Schroeer, K., Kirchengast, G.
Climate dynamics 2018 v.50 no.11-12 pp. 3981-3994
climate, latitude, lowlands, mountains, rain, risk, seasonal variation, temperature, Austria
Potential increases in extreme rainfall induced hazards in a warming climate have motivated studies to link precipitation intensities to temperature. Increases exceeding the Clausius–Clapeyron (CC) rate of 6–7%/°C–¹ are seen in short-duration, convective, high-percentile rainfall at mid latitudes, but the rates of change cease or revert at regionally variable threshold temperatures due to moisture limitations. It is unclear, however, what these findings mean in term of the actual risk of extreme precipitation on a regional to local scale. When conditioning precipitation intensities on local temperatures, key influences on the scaling relationship such as from the annual cycle and regional weather patterns need better understanding. Here we analyze these influences, using sub-hourly to daily precipitation data from a dense network of 189 stations in south-eastern Austria.

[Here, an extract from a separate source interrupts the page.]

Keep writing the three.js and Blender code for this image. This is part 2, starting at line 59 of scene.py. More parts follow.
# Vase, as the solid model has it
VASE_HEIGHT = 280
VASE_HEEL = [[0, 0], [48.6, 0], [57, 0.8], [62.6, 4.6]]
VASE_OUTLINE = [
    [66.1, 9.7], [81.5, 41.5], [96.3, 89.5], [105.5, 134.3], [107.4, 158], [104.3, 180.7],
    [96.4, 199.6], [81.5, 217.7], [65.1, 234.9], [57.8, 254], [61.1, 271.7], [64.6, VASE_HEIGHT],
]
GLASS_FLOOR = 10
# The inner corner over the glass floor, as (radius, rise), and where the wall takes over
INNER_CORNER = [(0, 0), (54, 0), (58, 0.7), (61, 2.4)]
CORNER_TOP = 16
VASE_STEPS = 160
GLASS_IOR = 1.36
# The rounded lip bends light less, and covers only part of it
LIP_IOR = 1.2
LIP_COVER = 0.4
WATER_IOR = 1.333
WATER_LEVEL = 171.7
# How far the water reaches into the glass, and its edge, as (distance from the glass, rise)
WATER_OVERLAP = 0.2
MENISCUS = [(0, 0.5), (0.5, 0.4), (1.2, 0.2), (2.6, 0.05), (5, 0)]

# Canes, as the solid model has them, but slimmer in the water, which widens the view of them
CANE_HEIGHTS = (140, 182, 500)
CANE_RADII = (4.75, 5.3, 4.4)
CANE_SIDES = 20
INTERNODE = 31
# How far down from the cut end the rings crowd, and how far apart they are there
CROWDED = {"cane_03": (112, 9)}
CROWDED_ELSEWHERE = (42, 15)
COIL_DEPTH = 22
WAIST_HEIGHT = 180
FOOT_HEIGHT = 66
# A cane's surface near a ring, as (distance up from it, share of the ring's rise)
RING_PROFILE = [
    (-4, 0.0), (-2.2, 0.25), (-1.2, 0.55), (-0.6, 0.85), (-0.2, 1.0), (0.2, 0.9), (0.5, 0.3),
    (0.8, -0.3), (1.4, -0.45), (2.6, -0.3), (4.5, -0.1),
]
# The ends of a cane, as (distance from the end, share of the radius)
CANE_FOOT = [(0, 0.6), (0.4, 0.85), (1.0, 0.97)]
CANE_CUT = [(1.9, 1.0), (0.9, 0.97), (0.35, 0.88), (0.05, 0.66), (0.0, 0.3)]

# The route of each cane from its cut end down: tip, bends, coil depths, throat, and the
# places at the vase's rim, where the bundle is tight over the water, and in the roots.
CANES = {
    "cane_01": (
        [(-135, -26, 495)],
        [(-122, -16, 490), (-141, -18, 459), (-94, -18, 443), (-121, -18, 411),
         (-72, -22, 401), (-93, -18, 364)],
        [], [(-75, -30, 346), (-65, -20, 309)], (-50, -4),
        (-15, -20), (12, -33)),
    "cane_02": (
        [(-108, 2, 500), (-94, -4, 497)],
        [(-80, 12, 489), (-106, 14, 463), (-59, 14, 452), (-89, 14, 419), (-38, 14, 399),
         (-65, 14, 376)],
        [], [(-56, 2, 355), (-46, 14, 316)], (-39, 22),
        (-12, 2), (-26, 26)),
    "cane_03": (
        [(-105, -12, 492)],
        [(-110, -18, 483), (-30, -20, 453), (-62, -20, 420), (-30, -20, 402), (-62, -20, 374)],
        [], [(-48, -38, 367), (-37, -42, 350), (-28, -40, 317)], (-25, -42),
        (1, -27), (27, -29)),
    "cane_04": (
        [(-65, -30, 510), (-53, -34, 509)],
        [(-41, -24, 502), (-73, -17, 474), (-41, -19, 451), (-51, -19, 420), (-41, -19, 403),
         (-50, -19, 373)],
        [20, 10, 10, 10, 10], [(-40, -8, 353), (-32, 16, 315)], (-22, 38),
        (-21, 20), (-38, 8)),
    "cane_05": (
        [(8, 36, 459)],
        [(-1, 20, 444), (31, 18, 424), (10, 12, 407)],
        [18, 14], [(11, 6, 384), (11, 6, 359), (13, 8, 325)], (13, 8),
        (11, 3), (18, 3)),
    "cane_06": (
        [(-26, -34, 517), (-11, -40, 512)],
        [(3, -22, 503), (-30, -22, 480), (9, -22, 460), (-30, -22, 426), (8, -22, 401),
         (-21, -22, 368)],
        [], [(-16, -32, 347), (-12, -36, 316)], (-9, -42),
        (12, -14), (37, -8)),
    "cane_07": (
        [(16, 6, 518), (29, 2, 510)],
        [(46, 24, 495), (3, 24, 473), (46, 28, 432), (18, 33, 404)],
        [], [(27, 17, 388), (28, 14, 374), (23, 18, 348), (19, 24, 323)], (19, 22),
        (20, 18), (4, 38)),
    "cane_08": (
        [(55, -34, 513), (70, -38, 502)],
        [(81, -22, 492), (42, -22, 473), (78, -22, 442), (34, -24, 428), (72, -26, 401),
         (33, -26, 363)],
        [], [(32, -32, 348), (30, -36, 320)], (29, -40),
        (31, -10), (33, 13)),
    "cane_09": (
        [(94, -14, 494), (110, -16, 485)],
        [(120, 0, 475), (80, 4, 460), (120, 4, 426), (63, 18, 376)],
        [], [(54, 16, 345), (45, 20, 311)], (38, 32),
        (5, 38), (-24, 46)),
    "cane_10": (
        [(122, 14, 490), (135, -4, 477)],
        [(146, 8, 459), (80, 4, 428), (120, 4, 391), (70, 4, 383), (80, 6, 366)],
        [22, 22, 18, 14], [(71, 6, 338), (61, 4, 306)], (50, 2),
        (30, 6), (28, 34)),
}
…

We find that the temperature sensitivities in the mountainous western region are lower than in the eastern lowlands. This is due to the different weather patterns that cause extreme precipitation in these regions. Sub-hourly and hourly intensities intensify at super-CC and CC-rates, respectively, up to temperatures of about 17 °C. However, we also find that, because of the regional and seasonal variability of the precipitation intensities, a smaller scaling factor can imply a larger absolute change in intensity. Our insights underline that temperature precipitation scaling requires careful interpretation of the intent and setting of the study. When this is considered, conditional scaling factors can help to better understand which influences control the intensification of rainfall with temperature on a regional scale.